Extract the complete listing and repeat it word for word.

========================================

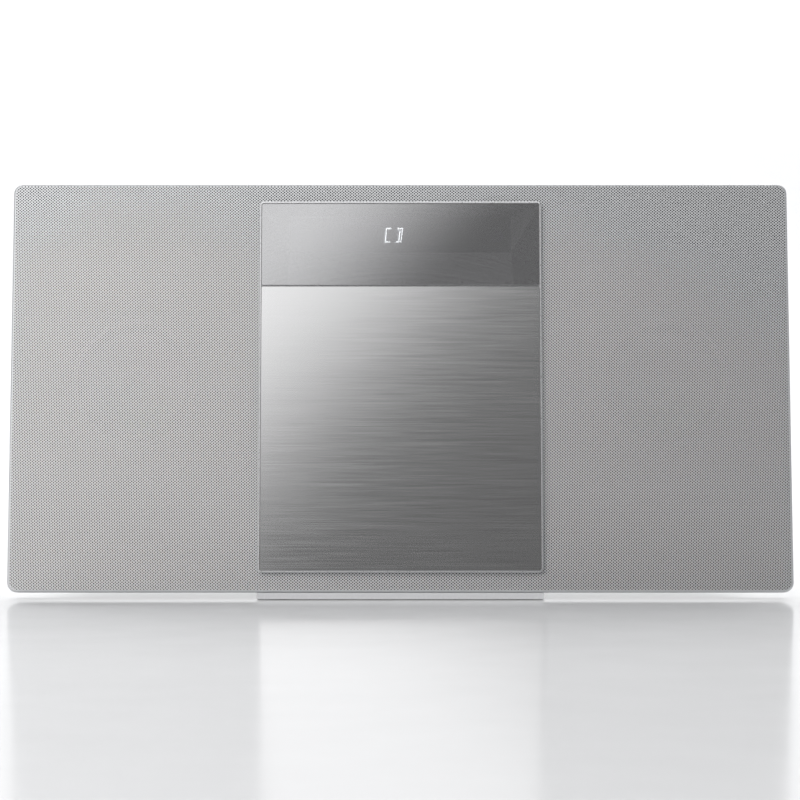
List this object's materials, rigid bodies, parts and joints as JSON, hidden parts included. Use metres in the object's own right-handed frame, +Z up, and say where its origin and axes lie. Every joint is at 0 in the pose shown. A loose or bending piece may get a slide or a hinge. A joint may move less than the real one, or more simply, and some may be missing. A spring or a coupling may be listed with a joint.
{
  "type": "mini hifi system",
  "caption": "Slim one-piece CD stereo with a leaning perforated front, a sliding CD door in the middle and a low stand.",
  "frame": {"origin": "centre of the footprint on the surface the stand rests on", "axes": "+X to the right seen from the front, +Y towards the back, +Z up"},
  "size_m": [0.4, 0.109, 0.2133],
  "materials": {
    "silver_grille": "satin",
    "silver_moulding": "satin",
    "brushed_metal": "brushed",
    "half_mirror": "polished",
    "dark_moulding": "matte",
    "white_moulding": "matte",
    "white_metal": "satin",
    "slippery_plastic": "matte",
    "rod_steel": "polished",
    "screw_steel": "machined",
    "motor_can": "satin",
    "soft_rubber": "matte",
    "lens_glass": "polished",
    "display_glass": "polished",
    "lit_segment": "polished",
    "pressed_steel": "satin",
    "cone_paper": "matte",
    "magnet_iron": "matte",
    "circuit_board": "satin",
    "sink_aluminium": "satin",
    "socket_metal": "polished",
    "silver_button": "satin"
  },
  "bodies": {
    "main_unit": {"aerial_socket": "socket_metal", "board_screws": "screw_steel", "body_screws": "screw_steel", "cd_chassis": "dark_moulding", "cd_well": "dark_moulding", "chassis_dampers": "soft_rubber", "control_strip": "white_moulding", "display_module": "display_glass", "display_segments": "lit_segment", "door_motor": "motor_can", "door_rod_lower": "rod_steel", "door_rod_upper": "rod_steel", "drive_bracket": "slippery_plastic", "filter_capacitors": "dark_moulding", "front_frame": "dark_moulding", "grille": "silver_grille", "headphone_socket": "dark_moulding", "heat_sink": "sink_aluminium", "key_board": "circuit_board", "left_speaker_basket": "pressed_steel", "left_speaker_cone": "cone_paper", "main_board": "circuit_board", "mains_inlet": "dark_moulding", "power_board": "circuit_board", "rear_cabinet": "white_moulding", "remote_sensor": "lens_glass", "right_speaker_basket": "pressed_steel", "right_speaker_cone": "cone_paper", "rubber_feet": "soft_rubber", "sled_motor": "motor_can", "sled_rods": "rod_steel", "speaker_magnets": "magnet_iron", "speaker_surrounds": "soft_rubber", "spindle_motor": "motor_can", "stand": "white_metal", "stand_screws": "screw_steel", "terminal_plate": "dark_moulding", "transformer": "magnet_iron", "usb_socket": "socket_metal"},
    "door": {"door_frame": "silver_moulding", "door_window": "half_mirror", "door_plate": "brushed_metal", "door_runner_upper": "slippery_plastic", "door_runner_lower": "slippery_plastic", "door_screws": "screw_steel"},
    "drive_gear": {"drive_gear": "slippery_plastic"},
    "door_motor_gear": {"door_motor_gear": "slippery_plastic"},
    "turntable": {"turntable": "dark_moulding", "hub_jaws": "slippery_plastic"},
    "pickup": {"pickup_sled": "dark_moulding", "pickup_lens": "lens_glass"},
    "sled_gear": {"sled_gear": "slippery_plastic"},
    "sled_motor_gear": {"sled_motor_gear": "slippery_plastic"},
    "button_power": {"button_power": "silver_button"},
    "button_source": {"button_source": "silver_button"},
    "button_stop": {"button_stop": "silver_button"},
    "button_play": {"button_play": "silver_button"},
    "button_volume_down": {"button_volume_down": "silver_button"},
    "button_volume_up": {"button_volume_up": "silver_button"},
    "button_door": {"button_door": "silver_button"}
  },
  "joints": [
    {"name": "door_slide", "type": "slide", "parent": "main_unit", "child": "door", "axis": [1, 0, 0], "range_m": [0, 0.1275]},
    {"name": "drive_gear_turn", "type": "hinge", "parent": "main_unit", "child": "drive_gear", "pos_m": [-0.005, -0.03504, 0.03098], "axis": [0, -0.9945, 0.1045], "continuous": true},
    {"name": "door_motor_gear_turn", "type": "hinge", "parent": "main_unit", "child": "door_motor_gear", "pos_m": [0.0118, -0.03206, 0.03067], "axis": [0, -0.9945, 0.1045], "continuous": true},
    {"name": "turntable_turn", "type": "hinge", "parent": "main_unit", "child": "turntable", "pos_m": [-0.007, -0.03371, 0.09147], "axis": [0, -0.9945, 0.1045], "continuous": true},
    {"name": "pickup_slide", "type": "slide", "parent": "main_unit", "child": "pickup", "axis": [1, 0, 0], "range_m": [0, 0.034]},
    {"name": "sled_gear_turn", "type": "hinge", "parent": "main_unit", "child": "sled_gear", "pos_m": [0.036, -0.02421, 0.05749], "axis": [0, -0.9945, 0.1045], "continuous": true},
    {"name": "sled_motor_gear_turn", "type": "hinge", "parent": "main_unit", "child": "sled_motor_gear", "pos_m": [0.0486, -0.02222, 0.05728], "axis": [0, -0.9945, 0.1045], "continuous": true},
    {"name": "button_power_press", "type": "slide", "parent": "main_unit", "child": "button_power", "axis": [0, -0.1045, -0.9945], "range_m": [0, 0.0008], "stiffness_N_per_m": 1200},
    {"name": "button_source_press", "type": "slide", "parent": "main_unit", "child": "button_source", "axis": [0, -0.1045, -0.9945], "range_m": [0, 0.0008], "stiffness_N_per_m": 1200},
    {"name": "button_stop_press", "type": "slide", "parent": "main_unit", "child": "button_stop", "axis": [0, -0.1045, -0.9945], "range_m": [0, 0.0008], "stiffness_N_per_m": 1200},
    {"name": "button_play_press", "type": "slide", "parent": "main_unit", "child": "button_play", "axis": [0, -0.1045, -0.9945], "range_m": [0, 0.0008], "stiffness_N_per_m": 1200},
    {"name": "button_volume_down_press", "type": "slide", "parent": "main_unit", "child": "button_volume_down", "axis": [0, -0.1045, -0.9945], "range_m": [0, 0.0008], "stiffness_N_per_m": 1200},
    {"name": "button_volume_up_press", "type": "slide", "parent": "main_unit", "child": "button_volume_up", "axis": [0, -0.1045, -0.9945], "range_m": [0, 0.0008], "stiffness_N_per_m": 1200},
    {"name": "button_door_press", "type": "slide", "parent": "main_unit", "child": "button_door", "axis": [0, -0.1045, -0.9945], "range_m": [0, 0.0008], "stiffness_N_per_m": 1200}
  ],
  "couplings": [
    {"joint": "drive_gear_turn", "follows": "door_slide", "rad_per_m": 166.67},
    {"joint": "door_motor_gear_turn", "follows": "door_slide", "rad_per_m": -416.67},
    {"joint": "sled_gear_turn", "follows": "pickup_slide", "rad_per_m": -208.33},
    {"joint": "sled_motor_gear_turn", "follows": "pickup_slide", "rad_per_m": 520.83}
  ]
}
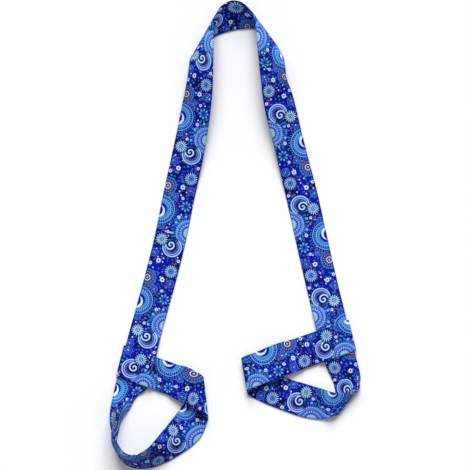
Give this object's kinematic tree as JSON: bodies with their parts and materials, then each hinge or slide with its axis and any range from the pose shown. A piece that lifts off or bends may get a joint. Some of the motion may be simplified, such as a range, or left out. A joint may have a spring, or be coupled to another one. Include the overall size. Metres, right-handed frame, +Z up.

========================================

* [Task solution]
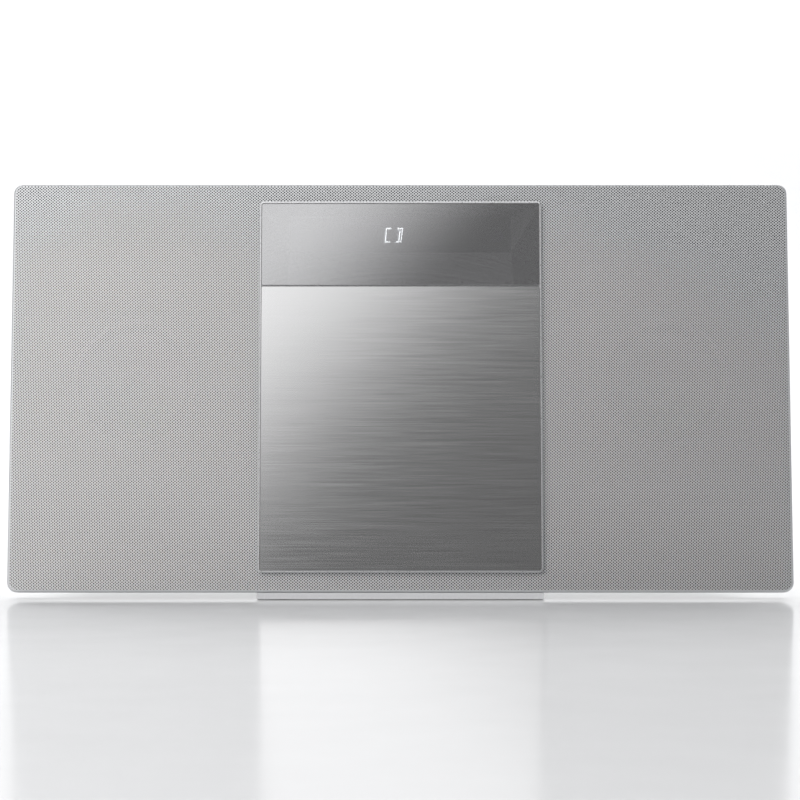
List this object's materials, rigid bodies, parts and joints as JSON, hidden parts included. Use metres in the object's own right-handed frame, +Z up, and say where its origin and axes lie. Every joint is at 0 in the pose shown. A loose or bending piece may get a slide or a hinge. A joint may move less than the real one, or more simply, and some may be missing. A spring or a coupling may be listed with a joint.
{
  "type": "mini hifi system",
  "caption": "Slim one-piece CD stereo with a leaning perforated front, a sliding CD door in the middle and a low stand.",
  "frame": {"origin": "centre of the footprint on the surface the stand rests on", "axes": "+X to the right seen from the front, +Y towards the back, +Z up"},
  "size_m": [0.4, 0.109, 0.2133],
  "materials": {
    "silver_grille": "satin",
    "silver_moulding": "satin",
    "brushed_metal": "brushed",
    "half_mirror": "polished",
    "dark_moulding": "matte",
    "white_moulding": "matte",
    "white_metal": "satin",
    "slippery_plastic": "matte",
    "rod_steel": "polished",
    "screw_steel": "machined",
    "motor_can": "satin",
    "soft_rubber": "matte",
    "lens_glass": "polished",
    "display_glass": "polished",
    "lit_segment": "polished",
    "pressed_steel": "satin",
    "cone_paper": "matte",
    "magnet_iron": "matte",
    "circuit_board": "satin",
    "sink_aluminium": "satin",
    "socket_metal": "polished",
    "silver_button": "satin"
  },
  "bodies": {
    "main_unit": {"aerial_socket": "socket_metal", "board_screws": "screw_steel", "body_screws": "screw_steel", "cd_chassis": "dark_moulding", "cd_well": "dark_moulding", "chassis_dampers": "soft_rubber", "control_strip": "white_moulding", "display_module": "display_glass", "display_segments": "lit_segment", "door_motor": "motor_can", "door_rod_lower": "rod_steel", "door_rod_upper": "rod_steel", "drive_bracket": "slippery_plastic", "filter_capacitors": "dark_moulding", "front_frame": "dark_moulding", "grille": "silver_grille", "headphone_socket": "dark_moulding", "heat_sink": "sink_aluminium", "key_board": "circuit_board", "left_speaker_basket": "pressed_steel", "left_speaker_cone": "cone_paper", "main_board": "circuit_board", "mains_inlet": "dark_moulding", "power_board": "circuit_board", "rear_cabinet": "white_moulding", "remote_sensor": "lens_glass", "right_speaker_basket": "pressed_steel", "right_speaker_cone": "cone_paper", "rubber_feet": "soft_rubber", "sled_motor": "motor_can", "sled_rods": "rod_steel", "speaker_magnets": "magnet_iron", "speaker_surrounds": "soft_rubber", "spindle_motor": "motor_can", "stand": "white_metal", "stand_screws": "screw_steel", "terminal_plate": "dark_moulding", "transformer": "magnet_iron", "usb_socket": "socket_metal"},
    "door": {"door_frame": "silver_moulding", "door_window": "half_mirror", "door_plate": "brushed_metal", "door_runner_upper": "slippery_plastic", "door_runner_lower": "slippery_plastic", "door_screws": "screw_steel"},
    "drive_gear": {"drive_gear": "slippery_plastic"},
    "door_motor_gear": {"door_motor_gear": "slippery_plastic"},
    "turntable": {"turntable": "dark_moulding", "hub_jaws": "slippery_plastic"},
    "pickup": {"pickup_sled": "dark_moulding", "pickup_lens": "lens_glass"},
    "sled_gear": {"sled_gear": "slippery_plastic"},
    "sled_motor_gear": {"sled_motor_gear": "slippery_plastic"},
    "button_power": {"button_power": "silver_button"},
    "button_source": {"button_source": "silver_button"},
    "button_stop": {"button_stop": "silver_button"},
    "button_play": {"button_play": "silver_button"},
    "button_volume_down": {"button_volume_down": "silver_button"},
    "button_volume_up": {"button_volume_up": "silver_button"},
    "button_door": {"button_door": "silver_button"}
  },
  "joints": [
    {"name": "door_slide", "type": "slide", "parent": "main_unit", "child": "door", "axis": [1, 0, 0], "range_m": [0, 0.1275]},
    {"name": "drive_gear_turn", "type": "hinge", "parent": "main_unit", "child": "drive_gear", "pos_m": [-0.005, -0.03504, 0.03098], "axis": [0, -0.9945, 0.1045], "continuous": true},
    {"name": "door_motor_gear_turn", "type": "hinge", "parent": "main_unit", "child": "door_motor_gear", "pos_m": [0.0118, -0.03206, 0.03067], "axis": [0, -0.9945, 0.1045], "continuous": true},
    {"name": "turntable_turn", "type": "hinge", "parent": "main_unit", "child": "turntable", "pos_m": [-0.007, -0.03371, 0.09147], "axis": [0, -0.9945, 0.1045], "continuous": true},
    {"name": "pickup_slide", "type": "slide", "parent": "main_unit", "child": "pickup", "axis": [1, 0, 0], "range_m": [0, 0.034]},
    {"name": "sled_gear_turn", "type": "hinge", "parent": "main_unit", "child": "sled_gear", "pos_m": [0.036, -0.02421, 0.05749], "axis": [0, -0.9945, 0.1045], "continuous": true},
    {"name": "sled_motor_gear_turn", "type": "hinge", "parent": "main_unit", "child": "sled_motor_gear", "pos_m": [0.0486, -0.02222, 0.05728], "axis": [0, -0.9945, 0.1045], "continuous": true},
    {"name": "button_power_press", "type": "slide", "parent": "main_unit", "child": "button_power", "axis": [0, -0.1045, -0.9945], "range_m": [0, 0.0008], "stiffness_N_per_m": 1200},
    {"name": "button_source_press", "type": "slide", "parent": "main_unit", "child": "button_source", "axis": [0, -0.1045, -0.9945], "range_m": [0, 0.0008], "stiffness_N_per_m": 1200},
    {"name": "button_stop_press", "type": "slide", "parent": "main_unit", "child": "button_stop", "axis": [0, -0.1045, -0.9945], "range_m": [0, 0.0008], "stiffness_N_per_m": 1200},
    {"name": "button_play_press", "type": "slide", "parent": "main_unit", "child": "button_play", "axis": [0, -0.1045, -0.9945], "range_m": [0, 0.0008], "stiffness_N_per_m": 1200},
    {"name": "button_volume_down_press", "type": "slide", "parent": "main_unit", "child": "button_volume_down", "axis": [0, -0.1045, -0.9945], "range_m": [0, 0.0008], "stiffness_N_per_m": 1200},
    {"name": "button_volume_up_press", "type": "slide", "parent": "main_unit", "child": "button_volume_up", "axis": [0, -0.1045, -0.9945], "range_m": [0, 0.0008], "stiffness_N_per_m": 1200},
    {"name": "button_door_press", "type": "slide", "parent": "main_unit", "child": "button_door", "axis": [0, -0.1045, -0.9945], "range_m": [0, 0.0008], "stiffness_N_per_m": 1200}
  ],
  "couplings": [
    {"joint": "drive_gear_turn", "follows": "door_slide", "rad_per_m": 166.67},
    {"joint": "door_motor_gear_turn", "follows": "door_slide", "rad_per_m": -416.67},
    {"joint": "sled_gear_turn", "follows": "pickup_slide", "rad_per_m": -208.33},
    {"joint": "sled_motor_gear_turn", "follows": "pickup_slide", "rad_per_m": 520.83}
  ]
}
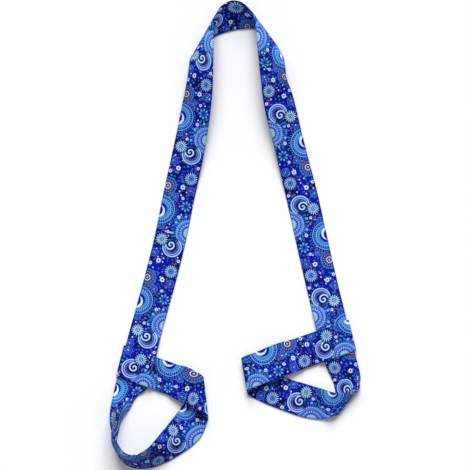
Give this object's kinematic tree as JSON: bodies with their parts and materials, then each hinge or slide with its axis and any range from the pose shown. A piece that lifts off or bends may get a joint. Some of the motion may be simplified, such as a range, or left out. A joint may have a spring, or be coupled to another one. Include the overall size. Metres, right-handed frame, +Z up.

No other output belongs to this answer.